Zenith was born in 1865, the vision of a 22-year old named Georges Favre-Jacot. He created the concept of a Manufacture by bringing all the artisan watchmakers, that used to work from their homes, under the same roof thus immensely improving quality control and cutting design and manufacturing times.

Throughout it’s long history, the Zenith watch company has won over 1500 watch industry awards and created over 50 calibers, but it wasn’t until 1969 that Zenith introduced the legendary “El Primero” chronograph movement, setting the standard for mechanical excellence. It was the first chronograph caliber with integrated automatic winding and is also the fastest chronograph in existence, beating at 36000 alternations per hour (compared to the more typical 28000) making it also the most precise in the world. The Zenith El Primero is also the only mechanical chronograph that can measure short time intervals to 1/10 of a second.

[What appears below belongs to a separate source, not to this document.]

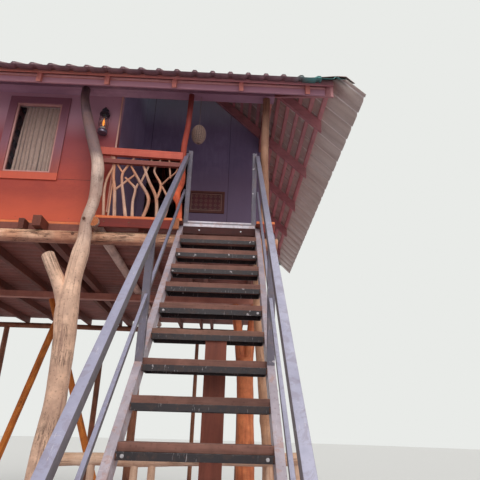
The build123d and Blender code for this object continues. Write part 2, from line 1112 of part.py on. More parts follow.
with BuildPart() as left_wall:
    add(block(left, left + wall, inside_front, inside_rear, deck, plate_top))
    for plane in left_windows:
        add(panel(plane, window_width, 0, window_height, -wall, wall), mode=Mode.SUBTRACT)
    add(end_plates.part, mode=Mode.SUBTRACT)
save(left_wall.part, "left_wall")

with BuildPart() as right_wall:
    add(block(right - wall, right, porch_back + wall, inside_rear, deck, plate_top))
    add(end_plates.part, mode=Mode.SUBTRACT)
save(right_wall.part, "right_wall")

with BuildPart() as porch_side_wall:
    add(
        side_profile(
            [
                (inside_front, deck),
                (porch_back + wall, deck),
                (porch_back + wall, front_roof(porch_back + wall) - rafter_depth),
                (inside_front, front_roof(inside_front) - rafter_depth),
            ],
            corner - wall,
            corner,
        )
    )
save(porch_side_wall.part, "porch_side_wall")

# Back wall of the porch, beside and over the open doorway
back_top = front_roof(porch_back) - rafter_depth
back_shoulder = roof_x + half_roof_x - (back_top + rafter_depth - eave) / side_fall
door_left = stair_middle + doorway_left
door_right = door_left + doorway_width
door_top = deck + doorway_height
with BuildPart() as porch_back_wall_sides:
    add(block(corner, door_left, porch_back, porch_back + wall, deck, back_top))
    add(
        front_profile(
            [
                (door_right, deck),
                (right, deck),
                (right, right_roof(right) - rafter_depth),
                (back_shoulder, back_top),
                (door_right, back_top),
            ],
            porch_back,
            porch_back + wall,
        )
    )
    add(side_plates.part, mode=Mode.SUBTRACT)
    add(hip_rafters.part, mode=Mode.SUBTRACT)
save(porch_back_wall_sides.part, "porch_back_wall_sides")

with BuildPart() as porch_back_wall_over_door:
    add(block(door_left, door_right, porch_back, porch_back + wall, door_top, back_top))
    add(hip_rafters.part, mode=Mode.SUBTRACT)
save(porch_back_wall_over_door.part, "porch_back_wall_over_door")

# Window trims, panes, architraves and curtains
with BuildPart() as window_trims:
    for plane in windows:
        add(ring(plane, window_width, 0, window_height, trim_width, trim_proud - trim_depth, trim_depth))
save(window_trims.part, "window_trims")

with BuildPart() as window_panes:
    for plane in windows:
        add(
            panel(
                plane,
                window_width - 2 * trim_width,
                trim_width,
                window_height - trim_width,
                -glass_set_back - glass,
                glass,
            )
        )
save(window_panes.part, "window_panes")

with BuildPart() as wall_trims:
    for plane in windows:
        add(
            ring(
                plane,
                window_width + 2 * architrave_width,
                -architrave_width,
                window_height + architrave_width,
                architrave_width,
                0,
                architrave_depth,
            )
        )
    add(
        block(
            corner - corner_trim_width,
            corner,
            front_wall_y - architrave_depth,
            front_wall_y,
            deck + corner_trim_bottom,
            plate_bottom - corner_trim_gap,
        )
    )
save(wall_trims.part, "wall_trims")

curtain_back = trim_proud - trim_depth - curtain_gap - curtain_depth
for name, plane in zip(("window_curtain", "left_window_curtain"), front_windows):
    curtain = panel(
        plane,
        window_width - 2 * curtain_side_gap,
        curtain_gap,
        window_height,
        curtain_back,
        curtain_depth,
    )
    save(curtain, name)

# Slim posts of the porch, standing on the deck
porch_rings = (
    (-450, 48, deck, 37),
    (-462, 38, 3851, 34),
    (-504, 30, 3975, 54),
    (-450, 24, 4110, 36),
    (-450, 20, 4299, 34),
    (-454, 20, 4566, 33),
    (-429, 60, 4915, 33),
    (-423, 120, plate_bottom, 34),
)
with BuildPart() as porch_post:
    add(log([(stair_middle + x, deck_edge + y, z, radius) for x, y, z, radius in porch_rings]))
    add(handrails.part, mode=Mode.SUBTRACT)
save(porch_post.part, "porch_post")

corner_rings = (
    (505, 140, deck, 52),
    (505, 140, 4178, 46),
    (495, 140, 4512, 47),
    (513, 140, plate_bottom, 45),
)
with BuildPart() as porch_corner_post:
    add(log([(stair_middle + x, deck_edge + y, z, radius) for x, y, z, radius in corner_rings]))
save(porch_corner_post.part, "porch_corner_post")

# Block on the edge board under the porch post
with BuildPart() as porch_post_block:
    add(
        block(
            stair_middle + block_left,
            stair_middle + block_left + block_width,
            edge_front - block_depth,
            edge_front,
            joist_top - block_height + floor_board / 2,
            joist_top + floor_board / 2,
        )
    )
    add(floor_boards.part, mode=Mode.SUBTRACT)
    add(stringers.part, mode=Mode.SUBTRACT)
save(porch_post_block.part, "porch_post_block")

# Crooked branches of the balcony: rings as (x, height, radius)
branch_rings = (
    ((-1270, 0, 20), (-1300, 290, 18), (-1290, 460, 16), (-1240, 620, 14), (-1238, 745, 13)),
    ((-1220, 0, 13), (-1222, 240, 11), (-1220, 400, 9)),
    ((-1150, 0, 25), (-1190, 340, 23), (-1220, 490, 19), (-1230, 700, 16)),
    ((-1180, 330, 17), (-1080, 430, 15), (-970, 540, 12)),
    ((-1130, 555, 13), (-1200, 660, 14), (-1280, 755, 15)),
    ((-1030, 0, 23), (-1090, 290, 20), (-1120, 440, 18), (-1120, 550, 18), (-1010, 745, 14)),
    ((-958, 0, 24), (-970, 190, 20), (-960, 350, 18), (-1020, 420, 16), (-1090, 490, 14)),
    ((-965, 330, 15), (-948, 375, 15), (-938, 415, 13)),
    ((-840, 0, 24), (-800, 230, 22), (-920, 440, 20), (-1040, 640, 15)),
    ((-905, 430, 15), (-860, 580, 14), (-810, 735, 12)),
    ((-690, 0, 24), (-720, 250, 22), (-820, 460, 19), (-915, 690, 15)),
    ((-710, 230, 18), (-680, 410, 17), (-770, 590, 14), (-708, 735, 12)),
    ((-680, 400, 13), (-600, 500, 12), (-520, 590, 10), (-500, 700, 9)),
    ((-580, 500, 11), (-610, 735, 13)),
    ((-610, 0, 20), (-580, 210, 17), (-665, 395, 13)),
)
with BuildPart() as balcony_branches:
    for stations in branch_rings:
        add(log([(stair_middle + x, rail_line, deck + h, radius) for x, h, radius in stations]))
    add(porch_post.part, mode=Mode.SUBTRACT)
save(balcony_branches.part, "balcony_branches")

# Two rails, coped to the posts and let in over the branches
with BuildPart() as balcony_rails:
    for height, fall, depth in (
        (top_rail_height, top_rail_fall, top_rail_depth),
        (second_rail_height, second_rail_fall, second_rail_depth),
    ):
        add(
            front_profile(
                [
                    (stair_middle + rail_left, deck + height),
                    (stair_middle + rail_right, deck + height - fall),
                    (stair_middle + rail_right, deck + height - fall - depth),
                    (stair_middle + rail_left, deck + height - depth),
                ],
                rail_line - rail_width,
                rail_line,
            )
        )
    add(balcony_branches.part, mode=Mode.SUBTRACT)
    add(forked_log_post.part, mode=Mode.SUBTRACT)
    add(porch_post.part, mode=Mode.SUBTRACT)
save(balcony_rails.part, "balcony_rails")

# Lantern on the front wall
lantern_x = stair_middle + lantern_place
lantern_y = front_wall_y - lantern_wall_gap - lantern_radius
lantern_z = deck + lantern_bottom
glass_z = lantern_z + lantern_base
cap_z = glass_z + lantern_glass_height
lantern_top = cap_z + lantern_cap
with BuildPart() as lantern_body:
    with BuildSketch(Plane.XY.offset(lantern_z)):
        with Locations((lantern_x, lantern_y)):
            Circle(lantern_radius)
    extrude(amount=lantern_base)
    add(
        log(
            [
                (lantern_x, lantern_y, cap_z, lantern_radius),
                (lantern_x, lantern_y, cap_z + lantern_cap / 3, lantern_radius),
                (lantern_x, lantern_y, lantern_top, lantern_radius / 4),
            ]
        )
    )
    for side in (-1, 1):
        rod_x = lantern_x + side * (lantern_radius - 2 * lantern_rod_radius)
        with BuildSketch(Plane.XY.offset(glass_z)):
            with Locations((rod_x, lantern_y)):
                Circle(lantern_rod_radius)
        extrude(amount=lantern_glass_height)
    with BuildSketch(Plane.XZ.offset(-front_wall_y)):
        with Locations((lantern_x, cap_z + lantern_arm / 2)):
            Rectangle(lantern_arm, lantern_arm)
    extrude(amount=lantern_wall_gap + lantern_radius)
save(lantern_body.part, "lantern_body")

with BuildPart() as lantern_glass:
    with BuildSketch(Plane.XY.offset(glass_z)):
        with Locations((lantern_x, lantern_y)):
            Circle(lantern_glass_radius)
    extrude(amount=lantern_glass_height)
save(lantern_glass.part, "lantern_glass")

# Woven hanging on its string
woven_x = stair_middle + woven_place
woven_y = deck_edge + woven_set_back
woven_z = deck + woven_middle
with BuildPart() as woven_hanging:
    with BuildSketch(Plane(origin=(woven_x, woven_y, woven_z), x_dir=(1, 0, 0), z_dir=(0, -1, 0))):
        Ellipse(woven_radius, woven_half_height)
        Rectangle(
            2 * woven_radius,
            2 * woven_half_height,
            align=(Align.MAX, Align.CENTER),
            mode=Mode.SUBTRACT,
        )
    revolve(axis=Axis((woven_x, woven_y, woven_z), (0, 0, 1)))
    with BuildSketch(Plane.XY.offset(woven_z)):
        with Locations((woven_x, woven_y)):
            Circle(string_radius)
    extrude(amount=plate_bottom - woven_z)
save(woven_hanging.part, "woven_hanging")

# Framed picture on the back wall of the porch
picture = Plane(
    origin=(
        stair_middle + picture_left + picture_width / 2,
        porch_back,
        deck + picture_bottom,
    ),
    x_dir=(1, 0, 0),
    z_dir=(0, -1, 0),
)
with BuildPart() as picture_frame:
    add(ring(picture, picture_width, 0, picture_height, picture_rim, 0, picture_depth))
save(picture_frame.part, "picture_frame")

with BuildPart() as picture_face:
    add(
        panel(
            picture,
            picture_width - 2 * picture_rim,
            picture_rim,
            picture_height - picture_rim,
            0,
            picture_panel,
        )
    )
save(picture_face.part, "picture_face")
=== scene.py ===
"""Looks of a timber house on posts with a hipped metal roof, a porch and a steel stair.

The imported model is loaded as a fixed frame. Everything here is in metres in that
frame: X to the right along the front, Y from the stair towards the house, Z up.
"""

from __future__ import annotations

import logging
import math
from collections.abc import Callable, Sequence
from dataclasses import dataclass
from enum import Enum

import bmesh
import bpy
from mathutils import Matrix, Vector, noise


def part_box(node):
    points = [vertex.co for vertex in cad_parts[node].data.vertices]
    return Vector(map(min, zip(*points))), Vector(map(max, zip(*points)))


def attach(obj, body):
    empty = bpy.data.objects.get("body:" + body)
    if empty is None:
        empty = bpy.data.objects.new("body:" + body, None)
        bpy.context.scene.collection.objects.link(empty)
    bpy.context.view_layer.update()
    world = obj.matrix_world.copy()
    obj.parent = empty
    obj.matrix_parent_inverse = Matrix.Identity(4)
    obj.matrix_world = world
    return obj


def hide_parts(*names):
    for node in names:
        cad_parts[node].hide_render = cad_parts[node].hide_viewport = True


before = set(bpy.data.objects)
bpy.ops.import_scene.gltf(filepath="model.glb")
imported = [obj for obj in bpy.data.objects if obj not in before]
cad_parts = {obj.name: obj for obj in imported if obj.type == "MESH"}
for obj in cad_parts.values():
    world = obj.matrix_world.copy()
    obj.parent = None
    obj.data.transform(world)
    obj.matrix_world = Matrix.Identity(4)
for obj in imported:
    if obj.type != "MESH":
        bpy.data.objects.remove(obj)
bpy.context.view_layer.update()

log = logging.getLogger("house")

Colour = tuple[float, float, float, float]
Station = tuple[float, float, float, float]
Ring = tuple[float, float, float]
Band = tuple[int, float, float, float, str, float]
FAR = 99.0


# --------------------------------------------------------------------------- levels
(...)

Ironically, at the same time that Zenith introduced it’s greatest movement, quartz arrived to the watch world, an invention that would almost destroy the traditional swiss watch industry in the subsequent years. Zenith takes on the quartz challenge, preserving its precious tooling and waiting for the inevitable comeback of the mechanical movements. While many watch manufacturers ceased to exist during this rough years, Zenith was able to persist in part thanks to supplying its El Primero movement to other prestigious watch makers, the most famous being the Rolex Daytona.

In 1999 Zenith was acquired by the luxury giant LVMH group (Louis Vuitton Moet Hennessy) and has since experienced a renewed popularity thanks to the introduction of some stunning new watches.